- **Given information**

==============================

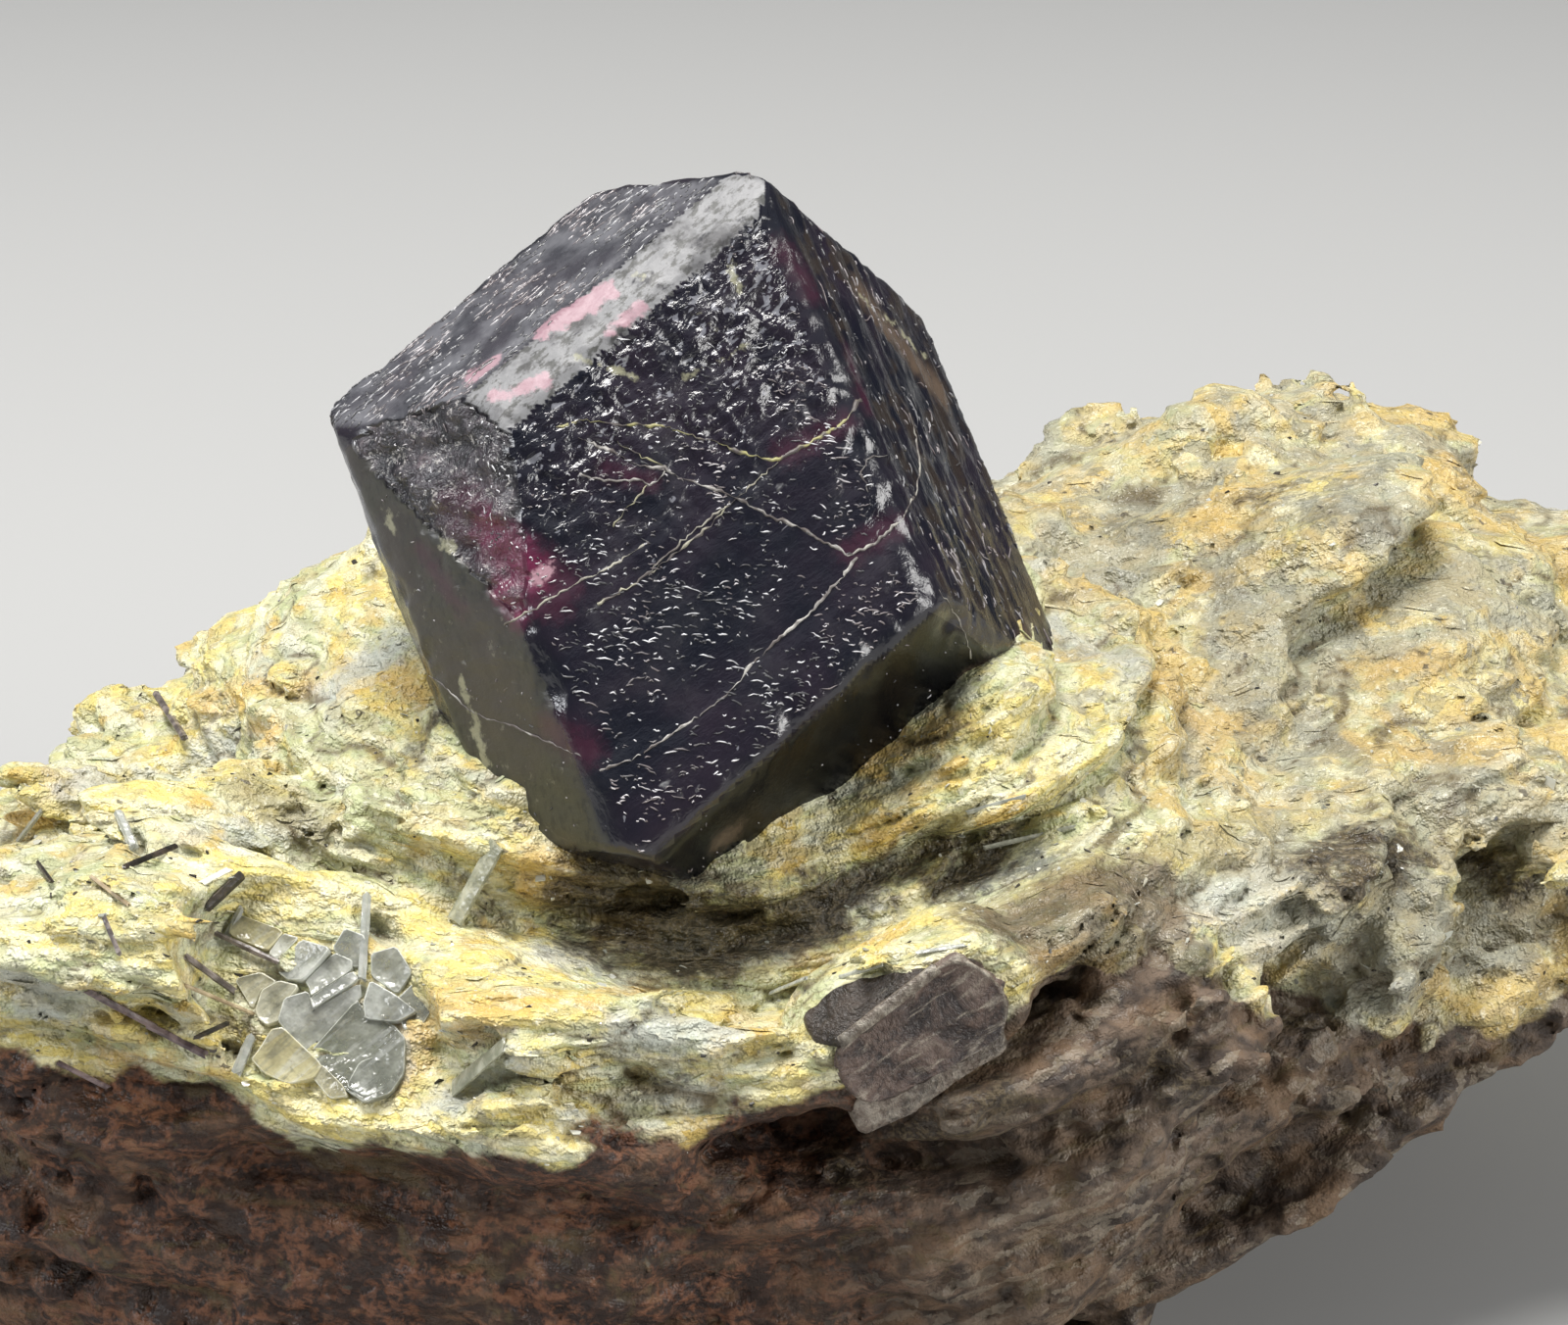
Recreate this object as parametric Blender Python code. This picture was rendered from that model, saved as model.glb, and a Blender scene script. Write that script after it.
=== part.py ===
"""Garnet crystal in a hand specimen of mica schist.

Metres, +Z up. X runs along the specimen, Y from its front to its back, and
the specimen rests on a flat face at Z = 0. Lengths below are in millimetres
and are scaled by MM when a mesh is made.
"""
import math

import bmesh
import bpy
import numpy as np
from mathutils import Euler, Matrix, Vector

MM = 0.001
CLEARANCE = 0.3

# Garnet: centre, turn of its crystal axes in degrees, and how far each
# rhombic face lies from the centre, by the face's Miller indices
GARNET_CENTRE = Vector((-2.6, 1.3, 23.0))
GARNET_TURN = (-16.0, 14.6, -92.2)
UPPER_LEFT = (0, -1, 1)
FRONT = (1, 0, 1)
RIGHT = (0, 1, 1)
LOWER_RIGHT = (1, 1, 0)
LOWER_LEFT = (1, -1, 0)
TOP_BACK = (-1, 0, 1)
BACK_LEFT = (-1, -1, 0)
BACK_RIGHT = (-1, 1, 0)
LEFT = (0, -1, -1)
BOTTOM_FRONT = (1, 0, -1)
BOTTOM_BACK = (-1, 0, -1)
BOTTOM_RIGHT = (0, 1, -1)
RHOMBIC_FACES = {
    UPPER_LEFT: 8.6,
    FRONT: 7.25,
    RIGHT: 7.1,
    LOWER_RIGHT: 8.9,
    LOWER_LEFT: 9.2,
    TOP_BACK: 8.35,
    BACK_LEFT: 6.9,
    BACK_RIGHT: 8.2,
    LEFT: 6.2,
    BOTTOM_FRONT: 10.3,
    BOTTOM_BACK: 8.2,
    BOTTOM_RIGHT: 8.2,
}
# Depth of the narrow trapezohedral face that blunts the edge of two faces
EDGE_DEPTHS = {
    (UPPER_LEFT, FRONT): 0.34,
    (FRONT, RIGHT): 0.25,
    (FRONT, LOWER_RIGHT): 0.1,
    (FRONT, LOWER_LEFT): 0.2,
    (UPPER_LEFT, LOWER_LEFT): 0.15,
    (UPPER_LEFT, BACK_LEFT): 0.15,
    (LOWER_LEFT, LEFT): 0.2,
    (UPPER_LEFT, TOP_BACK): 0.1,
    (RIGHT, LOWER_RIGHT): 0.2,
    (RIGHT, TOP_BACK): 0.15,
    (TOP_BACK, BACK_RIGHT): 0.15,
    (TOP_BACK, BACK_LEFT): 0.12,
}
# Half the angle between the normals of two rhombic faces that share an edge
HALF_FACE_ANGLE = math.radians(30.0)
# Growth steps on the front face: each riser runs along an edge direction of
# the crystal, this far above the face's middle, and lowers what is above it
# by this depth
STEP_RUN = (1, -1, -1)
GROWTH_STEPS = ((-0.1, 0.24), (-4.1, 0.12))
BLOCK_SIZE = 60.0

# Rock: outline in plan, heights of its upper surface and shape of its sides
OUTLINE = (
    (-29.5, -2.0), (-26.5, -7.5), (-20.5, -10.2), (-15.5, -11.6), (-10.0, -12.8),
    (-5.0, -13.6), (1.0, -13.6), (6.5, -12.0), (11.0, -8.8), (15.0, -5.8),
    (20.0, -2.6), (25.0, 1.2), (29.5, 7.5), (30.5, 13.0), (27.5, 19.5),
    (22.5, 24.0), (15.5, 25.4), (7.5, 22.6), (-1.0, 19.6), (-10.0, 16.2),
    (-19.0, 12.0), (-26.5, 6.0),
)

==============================

Please print the material above exactly as it appears, from its first line through the line containing "of mica schist.", inclusive, and stop there.

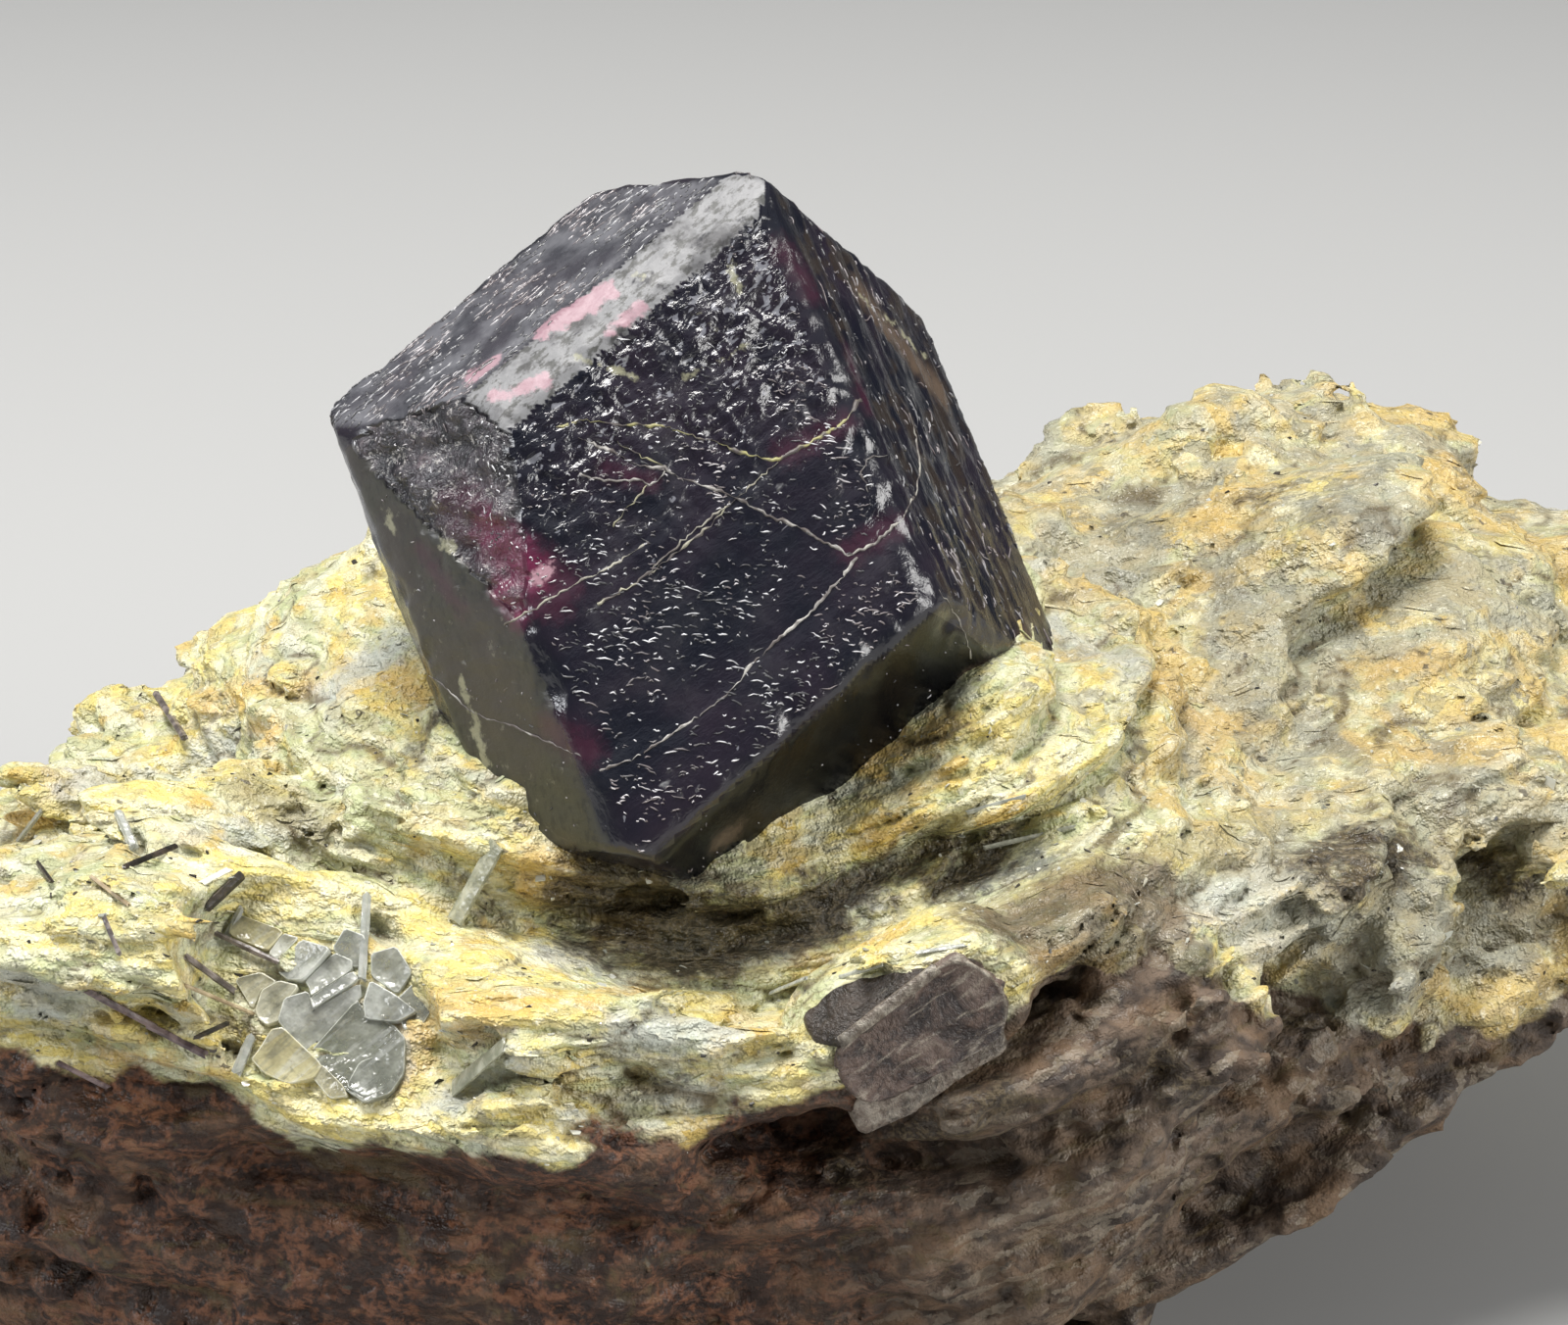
Recreate this object as parametric Blender Python code. This picture was rendered from that model, saved as model.glb, and a Blender scene script. Write that script after it.
=== part.py ===
"""Garnet crystal in a hand specimen of mica schist.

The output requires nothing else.